What is WASAPI and why does it matter for Telegram voice rooms? WASAPI (Windows Audio Session API) is the low-level Windows audio subsystem. Voice processing that hooks at the WASAPI layer intercepts your microphone signal before any app — including Telegram — receives it. This means Telegram sees your real mic device and receives already-processed audio, eliminating virtual cable setup.

How can I keep the same voice persona across dozens of Telegram channel intros? AI voice cloning lets you define a reference voice profile and apply it in real time. Every intro you record — live or batch — passes through the same model, so the tone, timbre, and pacing stay consistent regardless of when you record or how your actual voice sounds that day.

Will a voice changer add noticeable lag to Telegram voice conversations? Modern real-time voice processing running locally on a mid-range PC adds under 300 ms of latency in standard mode, which is imperceptible in casual conversation. For live voice room hosting the delay is inaudible; for batch-recorded channel intros latency is irrelevant because you export the clip before publishing.

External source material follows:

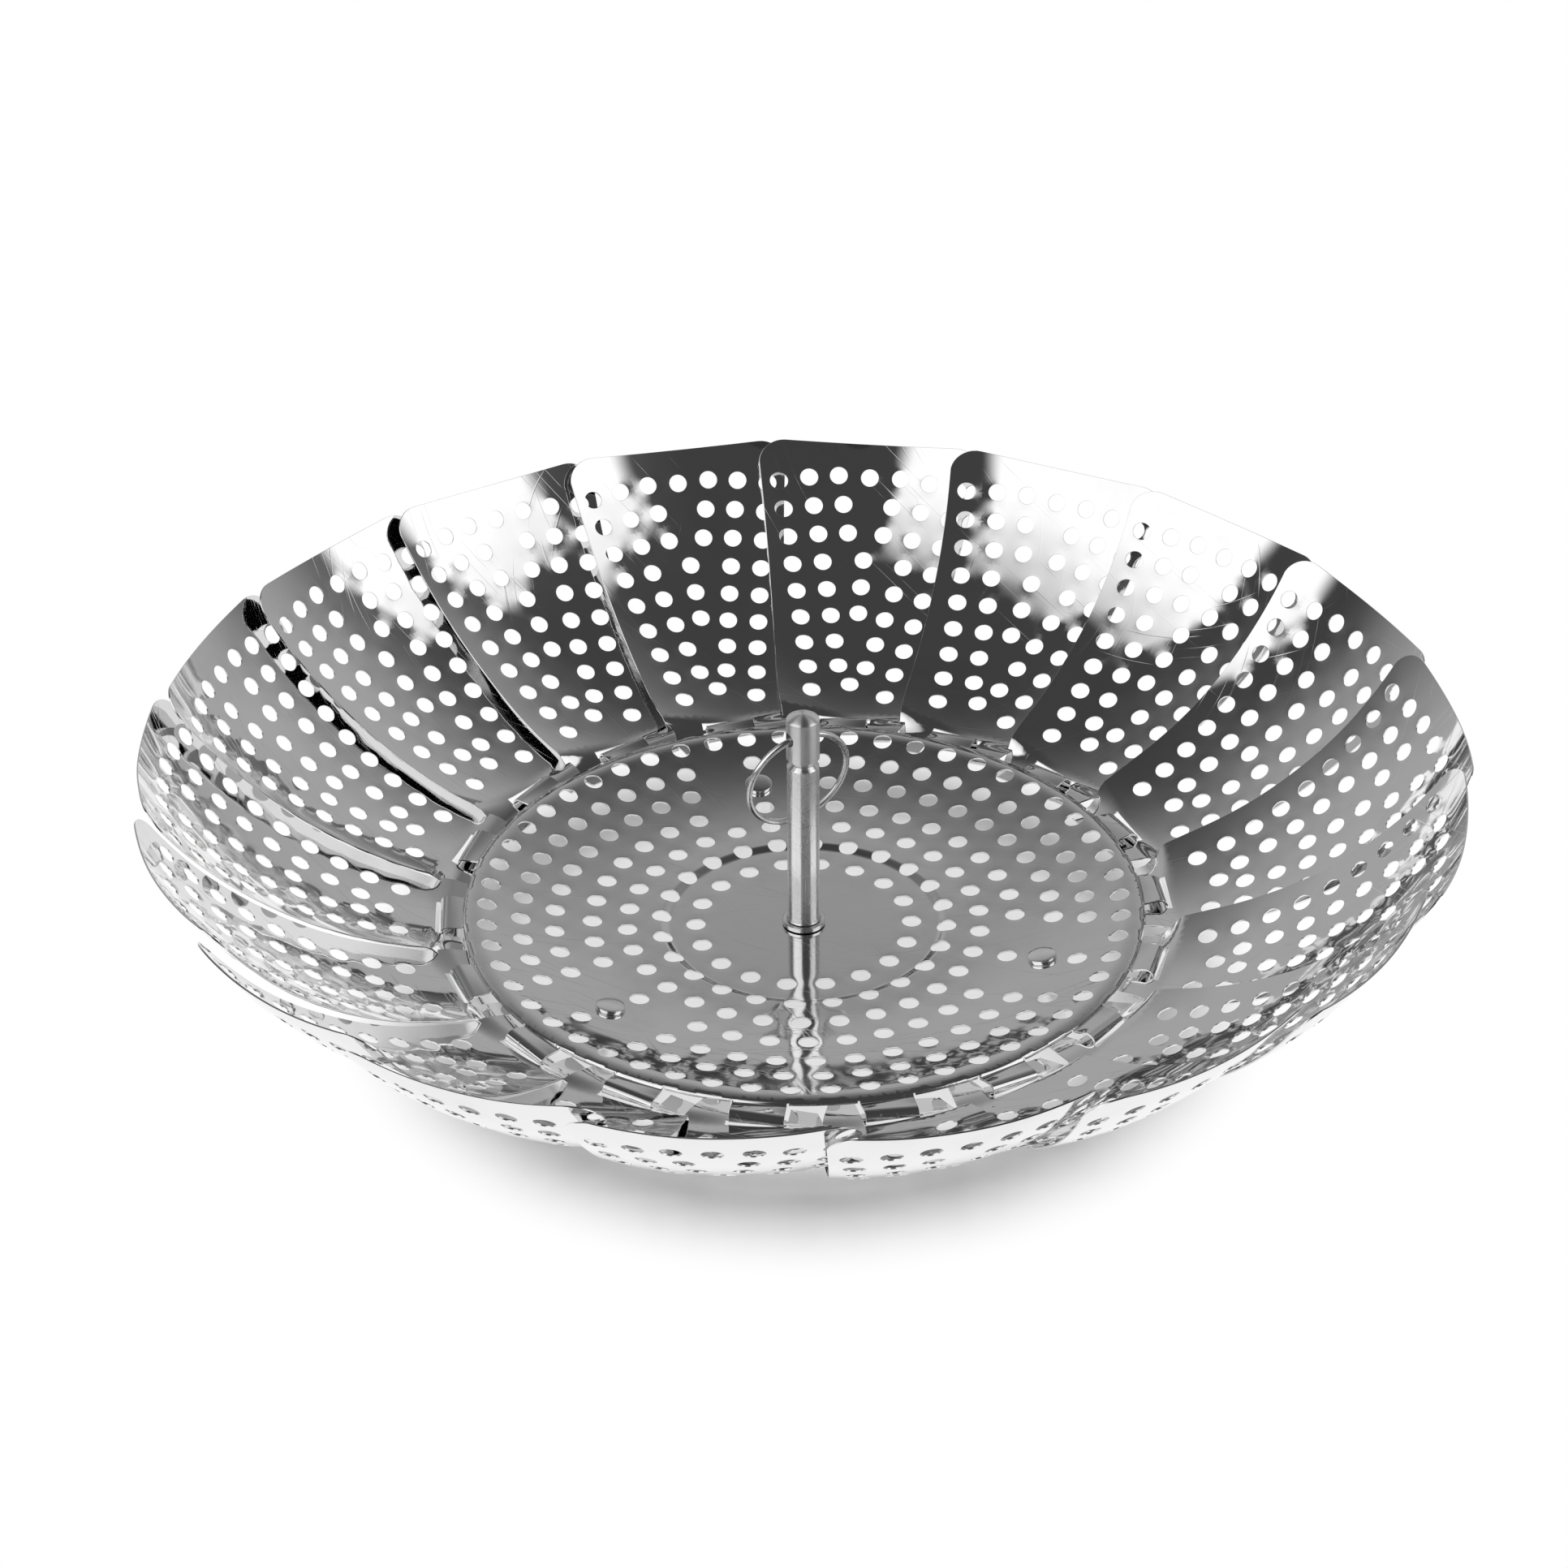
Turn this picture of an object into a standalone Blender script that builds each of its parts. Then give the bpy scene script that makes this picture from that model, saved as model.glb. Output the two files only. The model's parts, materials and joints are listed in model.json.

Do I need to install a virtual audio cable for Telegram? Not if you use a voice changer that hooks at the WASAPI layer — it delivers processed audio to Telegram through your real microphone device. Tools that use a separate virtual driver do require you to select that virtual device in Telegram’s audio input settings and reconfigure it after Telegram updates.

What voice effect styles work best for Telegram channel hosts? The most effective styles for channel hosting are subtle: slight pitch correction for warmth, light reverb to suggest a professional studio, and consistent noise suppression. Heavy robotic or alien effects work for themed channels but erode trust in news, finance, or educational voice rooms where authority matters.